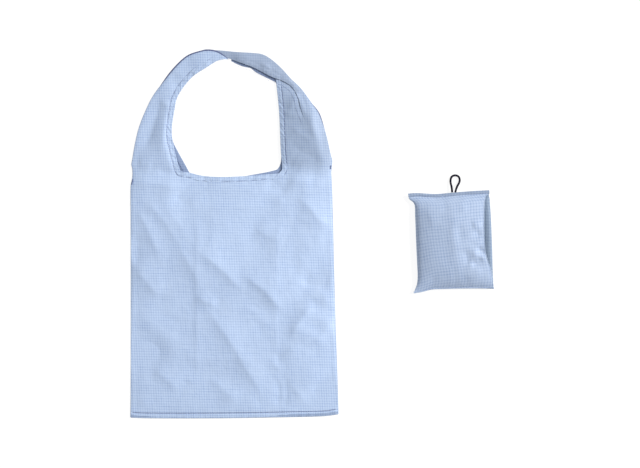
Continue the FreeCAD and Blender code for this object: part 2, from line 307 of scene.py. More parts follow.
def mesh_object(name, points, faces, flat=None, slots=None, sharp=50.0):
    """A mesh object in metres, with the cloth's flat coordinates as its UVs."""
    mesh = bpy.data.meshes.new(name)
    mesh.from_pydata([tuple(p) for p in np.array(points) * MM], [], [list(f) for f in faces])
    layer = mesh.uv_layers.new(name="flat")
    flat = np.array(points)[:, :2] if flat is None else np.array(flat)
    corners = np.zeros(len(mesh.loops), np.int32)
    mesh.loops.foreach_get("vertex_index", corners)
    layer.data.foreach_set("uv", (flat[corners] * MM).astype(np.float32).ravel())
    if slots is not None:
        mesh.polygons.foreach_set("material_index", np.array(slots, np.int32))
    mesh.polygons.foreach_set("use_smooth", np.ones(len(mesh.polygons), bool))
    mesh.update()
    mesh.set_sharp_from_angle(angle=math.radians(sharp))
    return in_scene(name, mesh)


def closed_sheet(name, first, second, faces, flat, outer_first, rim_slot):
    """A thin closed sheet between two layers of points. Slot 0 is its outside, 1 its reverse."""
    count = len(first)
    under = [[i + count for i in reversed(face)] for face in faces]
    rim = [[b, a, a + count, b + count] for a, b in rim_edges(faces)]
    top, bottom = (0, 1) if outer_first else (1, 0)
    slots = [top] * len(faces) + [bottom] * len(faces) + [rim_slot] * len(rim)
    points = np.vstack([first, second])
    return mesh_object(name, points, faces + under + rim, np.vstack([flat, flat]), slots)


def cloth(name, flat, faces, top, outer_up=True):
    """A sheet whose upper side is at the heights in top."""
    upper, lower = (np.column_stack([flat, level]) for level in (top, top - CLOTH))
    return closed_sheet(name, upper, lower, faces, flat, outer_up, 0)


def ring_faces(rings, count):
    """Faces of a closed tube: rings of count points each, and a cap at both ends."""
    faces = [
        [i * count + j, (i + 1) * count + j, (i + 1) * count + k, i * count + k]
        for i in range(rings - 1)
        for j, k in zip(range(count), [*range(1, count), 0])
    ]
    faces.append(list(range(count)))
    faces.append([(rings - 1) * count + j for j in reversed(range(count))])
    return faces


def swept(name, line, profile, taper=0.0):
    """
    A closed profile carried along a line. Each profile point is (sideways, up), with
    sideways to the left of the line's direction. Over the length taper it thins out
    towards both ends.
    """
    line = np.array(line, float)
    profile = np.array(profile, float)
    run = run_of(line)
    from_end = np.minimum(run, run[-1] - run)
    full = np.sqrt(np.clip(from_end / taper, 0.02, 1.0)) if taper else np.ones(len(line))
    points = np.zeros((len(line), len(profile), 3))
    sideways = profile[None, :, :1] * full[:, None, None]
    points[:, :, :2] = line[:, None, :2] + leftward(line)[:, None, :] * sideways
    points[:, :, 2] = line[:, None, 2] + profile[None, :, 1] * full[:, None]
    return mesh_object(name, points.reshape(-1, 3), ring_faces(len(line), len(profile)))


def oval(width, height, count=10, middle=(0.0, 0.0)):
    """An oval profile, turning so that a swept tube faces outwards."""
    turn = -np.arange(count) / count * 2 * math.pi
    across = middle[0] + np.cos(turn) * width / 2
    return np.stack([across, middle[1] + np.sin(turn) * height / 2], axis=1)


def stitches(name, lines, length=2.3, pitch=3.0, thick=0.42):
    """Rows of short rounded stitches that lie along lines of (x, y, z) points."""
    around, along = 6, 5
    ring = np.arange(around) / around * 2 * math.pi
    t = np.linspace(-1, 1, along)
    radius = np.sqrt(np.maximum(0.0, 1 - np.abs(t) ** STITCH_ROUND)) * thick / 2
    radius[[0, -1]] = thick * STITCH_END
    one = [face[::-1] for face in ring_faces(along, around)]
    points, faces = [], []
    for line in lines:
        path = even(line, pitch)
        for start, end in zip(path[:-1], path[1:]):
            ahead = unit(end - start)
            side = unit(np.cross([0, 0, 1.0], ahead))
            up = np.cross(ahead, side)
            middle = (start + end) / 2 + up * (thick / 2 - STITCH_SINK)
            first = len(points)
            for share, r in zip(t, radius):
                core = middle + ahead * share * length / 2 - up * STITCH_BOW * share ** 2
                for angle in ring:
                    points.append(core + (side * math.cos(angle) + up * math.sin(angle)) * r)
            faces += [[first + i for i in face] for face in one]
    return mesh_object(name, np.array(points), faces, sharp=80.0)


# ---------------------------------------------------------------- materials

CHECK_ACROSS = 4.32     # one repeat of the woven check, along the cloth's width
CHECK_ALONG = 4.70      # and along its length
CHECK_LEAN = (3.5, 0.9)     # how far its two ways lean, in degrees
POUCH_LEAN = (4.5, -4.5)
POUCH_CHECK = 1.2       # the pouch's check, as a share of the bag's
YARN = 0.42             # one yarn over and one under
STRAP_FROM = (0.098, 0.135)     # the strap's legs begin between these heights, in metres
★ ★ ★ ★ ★
Problem requirements. Extract each line of the listing above, copying it word for word.

Reply.
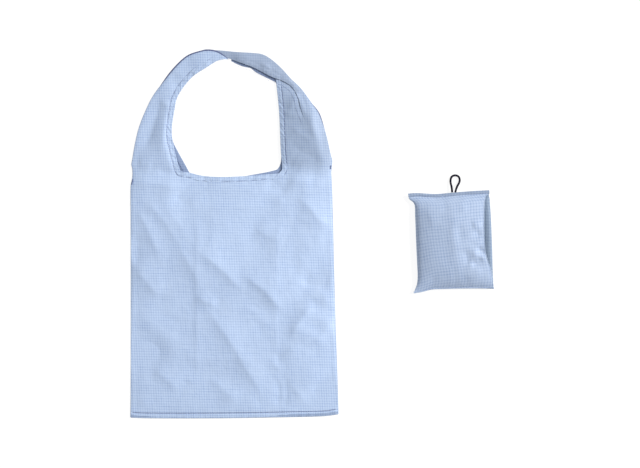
Continue the FreeCAD and Blender code for this object: part 2, from line 307 of scene.py. More parts follow.
def mesh_object(name, points, faces, flat=None, slots=None, sharp=50.0):
    """A mesh object in metres, with the cloth's flat coordinates as its UVs."""
    mesh = bpy.data.meshes.new(name)
    mesh.from_pydata([tuple(p) for p in np.array(points) * MM], [], [list(f) for f in faces])
    layer = mesh.uv_layers.new(name="flat")
    flat = np.array(points)[:, :2] if flat is None else np.array(flat)
    corners = np.zeros(len(mesh.loops), np.int32)
    mesh.loops.foreach_get("vertex_index", corners)
    layer.data.foreach_set("uv", (flat[corners] * MM).astype(np.float32).ravel())
    if slots is not None:
        mesh.polygons.foreach_set("material_index", np.array(slots, np.int32))
    mesh.polygons.foreach_set("use_smooth", np.ones(len(mesh.polygons), bool))
    mesh.update()
    mesh.set_sharp_from_angle(angle=math.radians(sharp))
    return in_scene(name, mesh)


def closed_sheet(name, first, second, faces, flat, outer_first, rim_slot):
    """A thin closed sheet between two layers of points. Slot 0 is its outside, 1 its reverse."""
    count = len(first)
    under = [[i + count for i in reversed(face)] for face in faces]
    rim = [[b, a, a + count, b + count] for a, b in rim_edges(faces)]
    top, bottom = (0, 1) if outer_first else (1, 0)
    slots = [top] * len(faces) + [bottom] * len(faces) + [rim_slot] * len(rim)
    points = np.vstack([first, second])
    return mesh_object(name, points, faces + under + rim, np.vstack([flat, flat]), slots)


def cloth(name, flat, faces, top, outer_up=True):
    """A sheet whose upper side is at the heights in top."""
    upper, lower = (np.column_stack([flat, level]) for level in (top, top - CLOTH))
    return closed_sheet(name, upper, lower, faces, flat, outer_up, 0)


def ring_faces(rings, count):
    """Faces of a closed tube: rings of count points each, and a cap at both ends."""
    faces = [
        [i * count + j, (i + 1) * count + j, (i + 1) * count + k, i * count + k]
        for i in range(rings - 1)
        for j, k in zip(range(count), [*range(1, count), 0])
    ]
    faces.append(list(range(count)))
    faces.append([(rings - 1) * count + j for j in reversed(range(count))])
    return faces


def swept(name, line, profile, taper=0.0):
    """
    A closed profile carried along a line. Each profile point is (sideways, up), with
    sideways to the left of the line's direction. Over the length taper it thins out
    towards both ends.
    """
    line = np.array(line, float)
    profile = np.array(profile, float)
    run = run_of(line)
    from_end = np.minimum(run, run[-1] - run)
    full = np.sqrt(np.clip(from_end / taper, 0.02, 1.0)) if taper else np.ones(len(line))
    points = np.zeros((len(line), len(profile), 3))
    sideways = profile[None, :, :1] * full[:, None, None]
    points[:, :, :2] = line[:, None, :2] + leftward(line)[:, None, :] * sideways
    points[:, :, 2] = line[:, None, 2] + profile[None, :, 1] * full[:, None]
    return mesh_object(name, points.reshape(-1, 3), ring_faces(len(line), len(profile)))


def oval(width, height, count=10, middle=(0.0, 0.0)):
    """An oval profile, turning so that a swept tube faces outwards."""
    turn = -np.arange(count) / count * 2 * math.pi
    across = middle[0] + np.cos(turn) * width / 2
    return np.stack([across, middle[1] + np.sin(turn) * height / 2], axis=1)


def stitches(name, lines, length=2.3, pitch=3.0, thick=0.42):
    """Rows of short rounded stitches that lie along lines of (x, y, z) points."""
    around, along = 6, 5
    ring = np.arange(around) / around * 2 * math.pi
    t = np.linspace(-1, 1, along)
    radius = np.sqrt(np.maximum(0.0, 1 - np.abs(t) ** STITCH_ROUND)) * thick / 2
    radius[[0, -1]] = thick * STITCH_END
    one = [face[::-1] for face in ring_faces(along, around)]
    points, faces = [], []
    for line in lines:
        path = even(line, pitch)
        for start, end in zip(path[:-1], path[1:]):
            ahead = unit(end - start)
            side = unit(np.cross([0, 0, 1.0], ahead))
            up = np.cross(ahead, side)
            middle = (start + end) / 2 + up * (thick / 2 - STITCH_SINK)
            first = len(points)
            for share, r in zip(t, radius):
                core = middle + ahead * share * length / 2 - up * STITCH_BOW * share ** 2
                for angle in ring:
                    points.append(core + (side * math.cos(angle) + up * math.sin(angle)) * r)
            faces += [[first + i for i in face] for face in one]
    return mesh_object(name, np.array(points), faces, sharp=80.0)


# ---------------------------------------------------------------- materials

CHECK_ACROSS = 4.32     # one repeat of the woven check, along the cloth's width
CHECK_ALONG = 4.70      # and along its length
CHECK_LEAN = (3.5, 0.9)     # how far its two ways lean, in degrees
POUCH_LEAN = (4.5, -4.5)
POUCH_CHECK = 1.2       # the pouch's check, as a share of the bag's
YARN = 0.42             # one yarn over and one under
STRAP_FROM = (0.098, 0.135)     # the strap's legs begin between these heights, in metres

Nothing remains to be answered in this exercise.